» **Task directions**
Treat the line containing "in imported if" as the first line and the final line of the material below as the last; reproduce that range exactly.

────

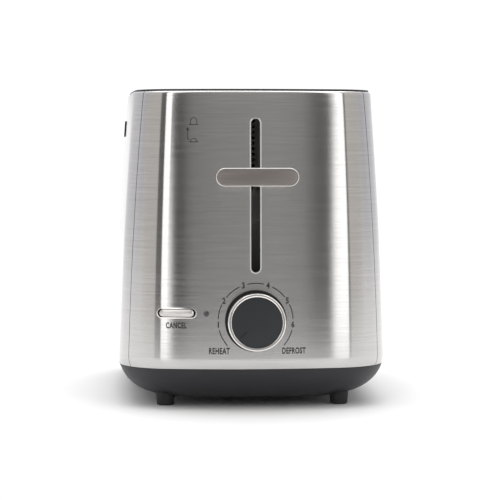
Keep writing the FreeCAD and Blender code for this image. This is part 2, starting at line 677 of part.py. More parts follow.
def make_carriage_stand():
    """Rods, their two brackets, the holding magnet and the top anchor of the spring."""
    depth = CARRIAGE_HALF_DEPTH
    rear = FRONT_WALL - WALL_SHEET / 2
    brackets = []
    for z, flange in ((ROD_LOW, 1), (ROD_HIGH - BRACKET_SHEET, -1)):
        shelf = box(-CARRIAGE_HALF_WIDTH, CARRIAGE_HALF_WIDTH, CARRIAGE_Y - depth, rear - 3, z, z + BRACKET_SHEET)
        neck = box(-11, 11, CARRIAGE_Y, rear, z, z + BRACKET_SHEET)
        flange_z = sorted((z + (0 if flange > 0 else BRACKET_SHEET), z + flange * 9))
        back = box(-11, 11, rear - BRACKET_SHEET, rear, flange_z[0], flange_z[1])
        holes = [cylinder(ROD_RADIUS, (x, CARRIAGE_Y, 0), (x, CARRIAGE_Y, 250)) for x in (-ROD_X, ROD_X)]
        brackets.append(fuse([shelf, neck, back]).cut(holes))
    rods = [cylinder(ROD_RADIUS, (x, CARRIAGE_Y, ROD_LOW), (x, CARRIAGE_Y, ROD_HIGH)) for x in (-ROD_X, ROD_X)]
    core_low = ROD_LOW + BRACKET_SHEET
    core_top = CARRIAGE_LOW - 2.5 - LEVER_DROP - 0.4
    yoke = box(-9, 9, CARRIAGE_Y - 5, CARRIAGE_Y + 4, core_low, core_low + 3)
    poles = [box(x - 1.9, x + 1.9, CARRIAGE_Y - 4, CARRIAGE_Y + 3, core_low + 3, core_top) for x in (-6, 6)]
    coils = [box(x - 4, x + 4, CARRIAGE_Y - 6, CARRIAGE_Y + 5, core_low + 3.2, core_top - 3).cut(poles)
             for x in (-6, 6)]
    return {"rod_brackets": Part.makeCompound(brackets), "guide_rods": Part.makeCompound(rods),
            "magnet_core": fuse([yoke] + poles), "magnet_coils": Part.makeCompound(coils)}


def make_spring():
    """Close-wound tension spring from the slider up to the top bracket."""
    low = CARRIAGE_HIGH + 2 * SPRING_WIRE
    high = ROD_HIGH - BRACKET_SHEET - 2 * SPRING_WIRE
    pitch = (high - low) / SPRING_TURNS
    helix = Part.makeHelix(pitch, pitch * SPRING_TURNS, SPRING_RADIUS)
    start = Part.Wire(Part.makeCircle(SPRING_WIRE, V(SPRING_RADIUS, 0, 0), V(0, 1, pitch / 20)))
    coil = Part.Wire(helix).makePipeShell([start], True, True)
    coil.translate(V(0, CARRIAGE_Y + 1, low))
    return {"return_spring": coil}


# Front controls -------------------------------------------------------------------

def shell_patch(prism, proud, depth, z):
    """The part of a prism that lies between two offsets of the shell's surface."""
    reach = 16
    skin = form(-proud, z - reach, z + reach).cut(form(depth, z - reach - 1, z + reach + 1))
    return skin.common(prism)


def make_slot_bezel():
    """Thin rim round the lever's slot, leaning with the panel."""
    middle = (LEVER_SLOT_LOW + LEVER_SLOT_HIGH) / 2
    half = (LEVER_SLOT_HIGH - LEVER_SLOT_LOW) / 2
    face = face_y(0, middle) - BEZEL_STAND_OFF
    wide = 2 * LEVER_SLOT_HALF
    rim = pill(0, middle, half + BEZEL_RIM, wide + 2 * BEZEL_RIM, face - BEZEL_PROUD, face, upright=True)
    sleeve = pill(0, middle, half + BEZEL_RIM / 2 - 0.1, wide + BEZEL_RIM - 0.2, face, face + BEZEL_DEPTH,
                  upright=True)
    hole = pill(0, middle, half, wide, face - 2, face + BEZEL_DEPTH + 1, upright=True)
    bezel = fuse([rim, sleeve]).cut(hole)
    lean = math.degrees(math.atan2(END_TAPER, SHELL_TOP - WAIST))
    return {"lever_slot_bezel": bezel.rotate(V(0, face, middle), V(1, 0, 0), -lean)}


def make_button():
    bezel_prism = button_prism(BUTTON_BEZEL_HALF, BUTTON_BEZEL_HEIGHT)
    hole = button_prism(BUTTON_HALF + BUTTON_GAP, BUTTON_HEIGHT + 2 * BUTTON_GAP)
    rim = shell_patch(bezel_prism, 0.6, -0.05, BUTTON_Z).cut(hole)
    sleeve_prism = button_prism(BUTTON_HALF + 1.0, BUTTON_HEIGHT + 1.4)
    sleeve = shell_patch(sleeve_prism, 0.2, 7.0, BUTTON_Z).cut(hole)
    cap = shell_patch(button_prism(BUTTON_HALF, BUTTON_HEIGHT), 1.2, 4.0, BUTTON_Z)
    face = face_y(BUTTON_X, BUTTON_Z)
    back = BOARD_Y - 3.6 - BUTTON_TRAVEL
    stem = cylinder(2.0, (BUTTON_X, face + 3, BUTTON_Z), (BUTTON_X, back, BUTTON_Z))
    stem = local_to_face(stem, BUTTON_X)
    return {"cancel_bezel": fuse([rim, sleeve]), "cancel_button": fuse([cap, stem])}


def make_indicator():
    lens = shell_patch(indicator_prism(INDICATOR_RADIUS), 0.5, -0.05, INDICATOR_Z)
    pipe = shell_patch(indicator_prism(INDICATOR_RADIUS - 0.35), 0.1, 8.0, INDICATOR_Z)
    tip = local_to_face(cylinder(1.5, (INDICATOR_X, BOARD_Y - 7, INDICATOR_Z), (INDICATOR_X, BOARD_Y, INDICATOR_Z)),
                        INDICATOR_X)
    lamp = tip.common(box(-BOARD_HALF, 0, -140, BOARD_Y, 0, 100))
    return {"indicator_lens": fuse([lens, pipe]), "indicator_led": lamp}


def make_knob():
    """Body with its skirt, bright ring and dark cap, all turning with the control's shaft."""
    def disc(radius, front, back):
        return cylinder(radius, (0, front, KNOB_Z), (0, back, KNOB_Z))

    shaft_front = KNOB_BACK - 9
    cap_back = KNOB_FRONT + KNOB_RIM_PROUD + KNOB_CAP
    shaft = disc(SHAFT_RADIUS, shaft_front, BOARD_Y - 8 - RUNNING_GAP)
    skirt = disc(KNOB_SKIRT_RADIUS, KNOB_SKIRT_FRONT, KNOB_BACK)
    ring = disc(KNOB_RADIUS, KNOB_FRONT, KNOB_SKIRT_FRONT)
    ring = ring.makeFillet(0.8, [e for e in ring.Edges if e.BoundBox.YMax < KNOB_FRONT + 0.01])
    ring = ring.cut(disc(KNOB_FACE_RADIUS, KNOB_FRONT - 1, KNOB_SKIRT_FRONT + 1))
    body = fuse([skirt, disc(KNOB_FACE_RADIUS, cap_back, KNOB_SKIRT_FRONT)]).cut(shaft)
    cap = disc(KNOB_FACE_RADIUS, KNOB_FRONT + KNOB_RIM_PROUD, cap_back)
    notch = box(-0.6, 0.6, KNOB_FRONT, KNOB_FRONT + KNOB_RIM_PROUD + 0.6, KNOB_Z + 9, KNOB_Z + 15)
    notch = notch.rotate(V(0, 0, KNOB_Z), V(0, 1, 0), POINTER_ANGLE)
    return {"knob_body": body, "knob_ring": ring, "knob_cap": cap.cut(notch), "control_shaft": shaft}


def make_electronics():
    """Plastic carrier behind the control panel, its board, and the browning control's case."""
    inner = form(SHEET + 0.05, 30, 100)
    carrier = box(-BOARD_HALF, BOARD_HALF, BOARD_Y - 2, BOARD_Y, BOARD_LOW, BOARD_HIGH)
    window = box(-BOARD_HALF + 5, BOARD_HALF - 5, BOARD_Y - 3, BOARD_Y + 1, BOARD_LOW + 5, BOARD_HIGH - 5)
    posts = [cylinder(3.5, (x, -150, z), (x, BOARD_Y - 1, z)).common(inner)
             for x in (-BOARD_HALF + 4, BOARD_HALF - 4) for z in (BOARD_LOW + 4, BOARD_HIGH - 4)]
    carrier = fuse([carrier.cut(window)] + posts)
    board = box(-BOARD_HALF, BOARD_HALF, BOARD_Y, BOARD_Y + BOARD_THICK, BOARD_LOW, BOARD_HIGH)
    case = cylinder(8, (0, BOARD_Y - 8, KNOB_Z), (0, BOARD_Y, KNOB_Z))
    neck = cylinder(SHAFT_RADIUS + 1.5, (0, BOARD_Y - 12, KNOB_Z), (0, BOARD_Y - 8, KNOB_Z))
    neck = neck.cut(cylinder(SHAFT_RADIUS + BUSH_CLEARANCE, (0, BOARD_Y - 13, KNOB_Z), (0, BOARD_Y - 8, KNOB_Z)))
    switch = box(BUTTON_X - 3, BUTTON_X + 3, BOARD_Y - 3.2, BOARD_Y, BUTTON_Z - 3, BUTTON_Z + 3)
    return {"control_carrier": carrier, "control_board": board,
            "browning_control": fuse([case, neck]), "cancel_switch": switch}


def make_power():
    """Power board on the front bulkhead, terminal block, cord inlet and mains leads."""
    board_back = FRONT_WALL - 8
    board = box(38, 70, board_back - BOARD_THICK, board_back, 46, 116)
    spacers = [cylinder(3, (x, board_back, z), (x, FRONT_WALL - WALL_SHEET / 2, z))
               for x in (42, 66) for z in (50, 112)]
    front = board_back - BOARD_THICK
    plunger_top = STRIKER_LOW - LEVER_DROP - RUNNING_GAP
    switch = fuse([box(39, 51, front - 11, front, 50, 66),
                   cylinder(1.5, (44, front - 7.7, 65), (44, front - 7.7, plunger_top))])
    wall = REAR_WALL + WALL_SHEET / 2
    block = box(24, 52, wall, wall + 12, 60, 74)
    clamps = [cylinder(2.2, (x, wall + 6, 74), (x, wall + 6, 76)) for x in (30, 38, 46)]
    face = half_length_at(GLAND_Z)
    flange = cylinder(GLAND_FLANGE_RADIUS, (GLAND_X, face - 1, GLAND_Z), (GLAND_X, face + 2, GLAND_Z))
    flange = flange.cut(form(-0.05, GLAND_Z - 20, GLAND_Z + 20))
    body = cylinder(GLAND_RADIUS, (GLAND_X, GLAND_BACK, GLAND_Z), (GLAND_X, face + 1, GLAND_Z))
    bore = cylinder(GLAND_BORE, (GLAND_X, GLAND_BACK - 1, GLAND_Z), (GLAND_X, face + 3, GLAND_Z))
    return {"power_board": board, "board_spacers": Part.makeCompound(spacers), "power_switch": switch,
            "terminal_block": fuse([block] + clamps), "mains_leads": make_leads(),
            "cord_gland": fuse([flange, body]).cut(bore)}


def make_leads():
    """Three leads along the right wall from the terminal block to the power board."""
    leads = []
    for index in range(3):
        z = 62 + 3.6 * index
        points = [V(52, 106, z), V(78, 106, z), V(78, -87, z), V(64, -87, z), V(64, -79.6, z)]
        leads.append(lead(points, 4.0))
    return Part.makeCompound(leads)


def lead(points, bend):
    """Round lead along straight runs joined by tangent arcs."""
    edges = []
    start = points[0]
    for before, corner, after in zip(points, points[1:], points[2:]):
        enter = corner + (before - corner).normalize() * bend
        leave = corner + (after - corner).normalize() * bend
        middle = (enter + leave) * 0.5
        half_turn = (before - corner).getAngle(after - corner) / 2
        radius = bend * math.tan(half_turn)
        centre = corner + (middle - corner).normalize() * (bend / math.cos(half_turn))
        crest = centre + (corner - centre).normalize() * radius
        edges.append(Part.LineSegment(start, enter).toShape())
        edges.append(Part.Arc(enter, crest, leave).toShape())
        start = leave
    edges.append(Part.LineSegment(start, points[-1]).toShape())
    path = Part.Wire(edges)
    ring = Part.Wire(Part.makeCircle(1.4, points[0], points[1] - points[0]))
    return path.makePipeShell([ring], True, False)


def main():
    os.makedirs("parts", exist_ok=True)
    pieces = {}
    for make in (make_panels, make_top, make_badge, make_base, make_feet, make_tray, make_base_screws,
                 make_bulkheads, make_heaters, make_guides, make_racks, make_carriage, make_lift_bridge,
                 make_lever, make_carriage_stand, make_spring, make_slot_bezel, make_button,
                 make_indicator, make_knob, make_electronics, make_power):
        pieces.update(make())
    for name, shape in pieces.items():
        moved = shape.copy()
        moved.translate(V(0, CENTRE_SHIFT, 0))
        moved.exportStep("parts/" + name + ".step")
    print(len(pieces), "nodes")


main()
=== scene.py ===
import bmesh
import bpy
import json
import math
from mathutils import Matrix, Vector


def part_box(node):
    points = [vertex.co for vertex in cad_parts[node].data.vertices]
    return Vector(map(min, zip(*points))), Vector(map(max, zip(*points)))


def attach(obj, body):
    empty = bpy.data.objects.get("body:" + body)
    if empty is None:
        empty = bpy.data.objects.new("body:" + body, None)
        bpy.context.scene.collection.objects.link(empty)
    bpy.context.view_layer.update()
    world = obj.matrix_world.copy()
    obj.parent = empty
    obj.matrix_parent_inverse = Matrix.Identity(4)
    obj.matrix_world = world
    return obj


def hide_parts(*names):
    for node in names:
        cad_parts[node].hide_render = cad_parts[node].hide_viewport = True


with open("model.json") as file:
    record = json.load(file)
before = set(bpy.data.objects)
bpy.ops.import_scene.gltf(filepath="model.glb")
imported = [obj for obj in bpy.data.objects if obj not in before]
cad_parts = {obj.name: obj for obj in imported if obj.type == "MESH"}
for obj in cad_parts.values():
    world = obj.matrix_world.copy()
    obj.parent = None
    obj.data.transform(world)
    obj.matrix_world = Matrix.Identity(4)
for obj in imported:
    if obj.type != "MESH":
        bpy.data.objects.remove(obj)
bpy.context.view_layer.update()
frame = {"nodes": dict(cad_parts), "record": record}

# Two-slot pop-up toaster. Shapes below are worked out in millimetres from the middle
# of the shell's footprint; mesh code turns them into metres in the frame.
MM = 0.001
base_low, base_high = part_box("base_housing")
CENTRE_Y = (base_low[1] + base_high[1]) / 2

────

» **Exercise solution**
cad_parts = {obj.name: obj for obj in imported if obj.type == "MESH"}
for obj in cad_parts.values():
    world = obj.matrix_world.copy()
    obj.parent = None
    obj.data.transform(world)
    obj.matrix_world = Matrix.Identity(4)
for obj in imported:
    if obj.type != "MESH":
        bpy.data.objects.remove(obj)
bpy.context.view_layer.update()
frame = {"nodes": dict(cad_parts), "record": record}

# Two-slot pop-up toaster. Shapes below are worked out in millimetres from the middle
# of the shell's footprint; mesh code turns them into metres in the frame.
MM = 0.001
base_low, base_high = part_box("base_housing")
CENTRE_Y = (base_low[1] + base_high[1]) / 2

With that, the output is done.